** Records that describe objects **
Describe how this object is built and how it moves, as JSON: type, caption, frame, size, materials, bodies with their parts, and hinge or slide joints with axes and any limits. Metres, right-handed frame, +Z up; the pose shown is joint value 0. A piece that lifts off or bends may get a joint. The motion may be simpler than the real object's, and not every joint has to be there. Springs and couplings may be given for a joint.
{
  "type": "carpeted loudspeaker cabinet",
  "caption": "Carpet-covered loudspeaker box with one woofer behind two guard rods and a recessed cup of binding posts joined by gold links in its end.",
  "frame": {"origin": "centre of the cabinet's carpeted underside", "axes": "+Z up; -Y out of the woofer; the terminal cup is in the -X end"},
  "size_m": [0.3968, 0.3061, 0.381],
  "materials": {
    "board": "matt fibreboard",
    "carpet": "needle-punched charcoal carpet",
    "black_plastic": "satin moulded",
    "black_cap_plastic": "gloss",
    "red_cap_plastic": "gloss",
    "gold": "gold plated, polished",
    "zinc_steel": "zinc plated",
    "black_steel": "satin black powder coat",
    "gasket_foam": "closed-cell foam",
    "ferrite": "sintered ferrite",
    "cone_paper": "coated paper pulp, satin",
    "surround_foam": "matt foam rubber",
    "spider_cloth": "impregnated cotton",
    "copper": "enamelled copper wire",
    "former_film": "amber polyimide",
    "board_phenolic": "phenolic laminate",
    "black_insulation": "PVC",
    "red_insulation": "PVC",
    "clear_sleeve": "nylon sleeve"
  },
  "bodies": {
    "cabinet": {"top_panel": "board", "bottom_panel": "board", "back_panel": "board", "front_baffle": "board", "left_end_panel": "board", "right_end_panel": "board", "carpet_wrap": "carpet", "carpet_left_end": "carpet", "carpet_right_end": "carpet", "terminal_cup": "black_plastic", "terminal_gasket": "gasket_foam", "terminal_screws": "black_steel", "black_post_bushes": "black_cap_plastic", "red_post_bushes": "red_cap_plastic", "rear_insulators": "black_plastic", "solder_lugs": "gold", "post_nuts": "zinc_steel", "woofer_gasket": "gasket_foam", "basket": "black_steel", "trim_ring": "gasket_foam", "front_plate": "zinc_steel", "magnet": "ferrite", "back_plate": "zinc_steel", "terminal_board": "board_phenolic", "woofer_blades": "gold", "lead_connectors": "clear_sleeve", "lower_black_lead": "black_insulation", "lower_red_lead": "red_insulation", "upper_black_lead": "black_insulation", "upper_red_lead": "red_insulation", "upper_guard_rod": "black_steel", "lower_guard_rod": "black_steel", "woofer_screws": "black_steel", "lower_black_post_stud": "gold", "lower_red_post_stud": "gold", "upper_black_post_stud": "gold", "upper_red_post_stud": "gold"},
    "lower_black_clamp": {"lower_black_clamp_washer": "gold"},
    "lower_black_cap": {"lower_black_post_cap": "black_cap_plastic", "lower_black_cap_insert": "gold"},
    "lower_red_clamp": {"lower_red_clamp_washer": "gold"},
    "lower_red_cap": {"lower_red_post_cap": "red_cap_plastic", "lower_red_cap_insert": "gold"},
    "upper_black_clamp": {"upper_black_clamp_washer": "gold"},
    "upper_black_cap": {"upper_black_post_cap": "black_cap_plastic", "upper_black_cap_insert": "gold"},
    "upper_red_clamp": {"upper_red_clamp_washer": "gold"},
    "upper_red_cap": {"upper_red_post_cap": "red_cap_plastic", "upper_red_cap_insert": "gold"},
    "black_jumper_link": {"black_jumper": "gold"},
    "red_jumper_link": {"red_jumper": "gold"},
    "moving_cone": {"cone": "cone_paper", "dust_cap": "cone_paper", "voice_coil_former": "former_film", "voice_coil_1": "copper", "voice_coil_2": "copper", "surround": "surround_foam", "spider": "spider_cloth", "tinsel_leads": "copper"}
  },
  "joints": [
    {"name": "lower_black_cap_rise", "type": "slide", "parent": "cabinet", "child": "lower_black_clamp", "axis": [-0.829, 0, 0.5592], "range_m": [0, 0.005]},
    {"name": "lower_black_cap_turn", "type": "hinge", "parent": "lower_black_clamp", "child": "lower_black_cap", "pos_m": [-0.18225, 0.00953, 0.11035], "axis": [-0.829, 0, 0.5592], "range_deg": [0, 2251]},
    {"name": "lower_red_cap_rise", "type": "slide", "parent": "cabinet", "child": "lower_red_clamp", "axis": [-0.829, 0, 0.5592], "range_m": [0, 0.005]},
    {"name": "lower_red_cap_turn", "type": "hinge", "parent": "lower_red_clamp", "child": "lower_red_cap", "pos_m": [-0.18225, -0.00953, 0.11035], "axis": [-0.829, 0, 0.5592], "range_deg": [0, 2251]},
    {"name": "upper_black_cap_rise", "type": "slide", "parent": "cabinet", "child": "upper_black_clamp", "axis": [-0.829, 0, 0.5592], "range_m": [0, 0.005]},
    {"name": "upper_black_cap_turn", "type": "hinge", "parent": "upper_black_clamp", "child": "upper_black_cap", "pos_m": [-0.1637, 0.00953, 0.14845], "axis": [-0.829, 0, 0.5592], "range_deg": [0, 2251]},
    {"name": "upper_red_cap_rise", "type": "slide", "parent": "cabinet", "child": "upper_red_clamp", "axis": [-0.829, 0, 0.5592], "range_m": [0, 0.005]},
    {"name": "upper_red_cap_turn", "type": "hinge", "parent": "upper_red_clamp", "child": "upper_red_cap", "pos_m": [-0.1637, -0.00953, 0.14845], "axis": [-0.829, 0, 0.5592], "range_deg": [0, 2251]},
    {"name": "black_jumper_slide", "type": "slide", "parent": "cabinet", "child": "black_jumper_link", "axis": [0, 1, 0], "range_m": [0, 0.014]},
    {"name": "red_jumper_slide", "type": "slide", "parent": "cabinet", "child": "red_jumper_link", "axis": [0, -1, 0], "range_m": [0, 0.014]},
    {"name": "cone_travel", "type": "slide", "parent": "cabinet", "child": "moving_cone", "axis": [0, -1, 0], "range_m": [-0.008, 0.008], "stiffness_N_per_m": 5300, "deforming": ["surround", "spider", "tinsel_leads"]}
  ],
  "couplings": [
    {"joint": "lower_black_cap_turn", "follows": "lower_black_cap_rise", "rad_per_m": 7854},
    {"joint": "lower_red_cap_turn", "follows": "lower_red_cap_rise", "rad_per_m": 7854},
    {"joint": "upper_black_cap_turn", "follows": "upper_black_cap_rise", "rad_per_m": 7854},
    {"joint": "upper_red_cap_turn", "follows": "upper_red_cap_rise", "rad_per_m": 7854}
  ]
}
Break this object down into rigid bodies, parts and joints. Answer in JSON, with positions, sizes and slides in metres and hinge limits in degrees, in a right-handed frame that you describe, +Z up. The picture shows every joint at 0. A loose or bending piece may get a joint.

** TASK **
Reproduce the material verbatim, line by line.

** CORRECT OUTPUT **
Describe how this object is built and how it moves, as JSON: type, caption, frame, size, materials, bodies with their parts, and hinge or slide joints with axes and any limits. Metres, right-handed frame, +Z up; the pose shown is joint value 0. A piece that lifts off or bends may get a joint. The motion may be simpler than the real object's, and not every joint has to be there. Springs and couplings may be given for a joint.
{
  "type": "carpeted loudspeaker cabinet",
  "caption": "Carpet-covered loudspeaker box with one woofer behind two guard rods and a recessed cup of binding posts joined by gold links in its end.",
  "frame": {"origin": "centre of the cabinet's carpeted underside", "axes": "+Z up; -Y out of the woofer; the terminal cup is in the -X end"},
  "size_m": [0.3968, 0.3061, 0.381],
  "materials": {
    "board": "matt fibreboard",
    "carpet": "needle-punched charcoal carpet",
    "black_plastic": "satin moulded",
    "black_cap_plastic": "gloss",
    "red_cap_plastic": "gloss",
    "gold": "gold plated, polished",
    "zinc_steel": "zinc plated",
    "black_steel": "satin black powder coat",
    "gasket_foam": "closed-cell foam",
    "ferrite": "sintered ferrite",
    "cone_paper": "coated paper pulp, satin",
    "surround_foam": "matt foam rubber",
    "spider_cloth": "impregnated cotton",
    "copper": "enamelled copper wire",
    "former_film": "amber polyimide",
    "board_phenolic": "phenolic laminate",
    "black_insulation": "PVC",
    "red_insulation": "PVC",
    "clear_sleeve": "nylon sleeve"
  },
  "bodies": {
    "cabinet": {"top_panel": "board", "bottom_panel": "board", "back_panel": "board", "front_baffle": "board", "left_end_panel": "board", "right_end_panel": "board", "carpet_wrap": "carpet", "carpet_left_end": "carpet", "carpet_right_end": "carpet", "terminal_cup": "black_plastic", "terminal_gasket": "gasket_foam", "terminal_screws": "black_steel", "black_post_bushes": "black_cap_plastic", "red_post_bushes": "red_cap_plastic", "rear_insulators": "black_plastic", "solder_lugs": "gold", "post_nuts": "zinc_steel", "woofer_gasket": "gasket_foam", "basket": "black_steel", "trim_ring": "gasket_foam", "front_plate": "zinc_steel", "magnet": "ferrite", "back_plate": "zinc_steel", "terminal_board": "board_phenolic", "woofer_blades": "gold", "lead_connectors": "clear_sleeve", "lower_black_lead": "black_insulation", "lower_red_lead": "red_insulation", "upper_black_lead": "black_insulation", "upper_red_lead": "red_insulation", "upper_guard_rod": "black_steel", "lower_guard_rod": "black_steel", "woofer_screws": "black_steel", "lower_black_post_stud": "gold", "lower_red_post_stud": "gold", "upper_black_post_stud": "gold", "upper_red_post_stud": "gold"},
    "lower_black_clamp": {"lower_black_clamp_washer": "gold"},
    "lower_black_cap": {"lower_black_post_cap": "black_cap_plastic", "lower_black_cap_insert": "gold"},
    "lower_red_clamp": {"lower_red_clamp_washer": "gold"},
    "lower_red_cap": {"lower_red_post_cap": "red_cap_plastic", "lower_red_cap_insert": "gold"},
    "upper_black_clamp": {"upper_black_clamp_washer": "gold"},
    "upper_black_cap": {"upper_black_post_cap": "black_cap_plastic", "upper_black_cap_insert": "gold"},
    "upper_red_clamp": {"upper_red_clamp_washer": "gold"},
    "upper_red_cap": {"upper_red_post_cap": "red_cap_plastic", "upper_red_cap_insert": "gold"},
    "black_jumper_link": {"black_jumper": "gold"},
    "red_jumper_link": {"red_jumper": "gold"},
    "moving_cone": {"cone": "cone_paper", "dust_cap": "cone_paper", "voice_coil_former": "former_film", "voice_coil_1": "copper", "voice_coil_2": "copper", "surround": "surround_foam", "spider": "spider_cloth", "tinsel_leads": "copper"}
  },
  "joints": [
    {"name": "lower_black_cap_rise", "type": "slide", "parent": "cabinet", "child": "lower_black_clamp", "axis": [-0.829, 0, 0.5592], "range_m": [0, 0.005]},
    {"name": "lower_black_cap_turn", "type": "hinge", "parent": "lower_black_clamp", "child": "lower_black_cap", "pos_m": [-0.18225, 0.00953, 0.11035], "axis": [-0.829, 0, 0.5592], "range_deg": [0, 2251]},
    {"name": "lower_red_cap_rise", "type": "slide", "parent": "cabinet", "child": "lower_red_clamp", "axis": [-0.829, 0, 0.5592], "range_m": [0, 0.005]},
    {"name": "lower_red_cap_turn", "type": "hinge", "parent": "lower_red_clamp", "child": "lower_red_cap", "pos_m": [-0.18225, -0.00953, 0.11035], "axis": [-0.829, 0, 0.5592], "range_deg": [0, 2251]},
    {"name": "upper_black_cap_rise", "type": "slide", "parent": "cabinet", "child": "upper_black_clamp", "axis": [-0.829, 0, 0.5592], "range_m": [0, 0.005]},
    {"name": "upper_black_cap_turn", "type": "hinge", "parent": "upper_black_clamp", "child": "upper_black_cap", "pos_m": [-0.1637, 0.00953, 0.14845], "axis": [-0.829, 0, 0.5592], "range_deg": [0, 2251]},
    {"name": "upper_red_cap_rise", "type": "slide", "parent": "cabinet", "child": "upper_red_clamp", "axis": [-0.829, 0, 0.5592], "range_m": [0, 0.005]},
    {"name": "upper_red_cap_turn", "type": "hinge", "parent": "upper_red_clamp", "child": "upper_red_cap", "pos_m": [-0.1637, -0.00953, 0.14845], "axis": [-0.829, 0, 0.5592], "range_deg": [0, 2251]},
    {"name": "black_jumper_slide", "type": "slide", "parent": "cabinet", "child": "black_jumper_link", "axis": [0, 1, 0], "range_m": [0, 0.014]},
    {"name": "red_jumper_slide", "type": "slide", "parent": "cabinet", "child": "red_jumper_link", "axis": [0, -1, 0], "range_m": [0, 0.014]},
    {"name": "cone_travel", "type": "slide", "parent": "cabinet", "child": "moving_cone", "axis": [0, -1, 0], "range_m": [-0.008, 0.008], "stiffness_N_per_m": 5300, "deforming": ["surround", "spider", "tinsel_leads"]}
  ],
  "couplings": [
    {"joint": "lower_black_cap_turn", "follows": "lower_black_cap_rise", "rad_per_m": 7854},
    {"joint": "lower_red_cap_turn", "follows": "lower_red_cap_rise", "rad_per_m": 7854},
    {"joint": "upper_black_cap_turn", "follows": "upper_black_cap_rise", "rad_per_m": 7854},
    {"joint": "upper_red_cap_turn", "follows": "upper_red_cap_rise", "rad_per_m": 7854}
  ]
}
Break this object down into rigid bodies, parts and joints. Answer in JSON, with positions, sizes and slides in metres and hinge limits in degrees, in a right-handed frame that you describe, +Z up. The picture shows every joint at 0. A loose or bending piece may get a joint.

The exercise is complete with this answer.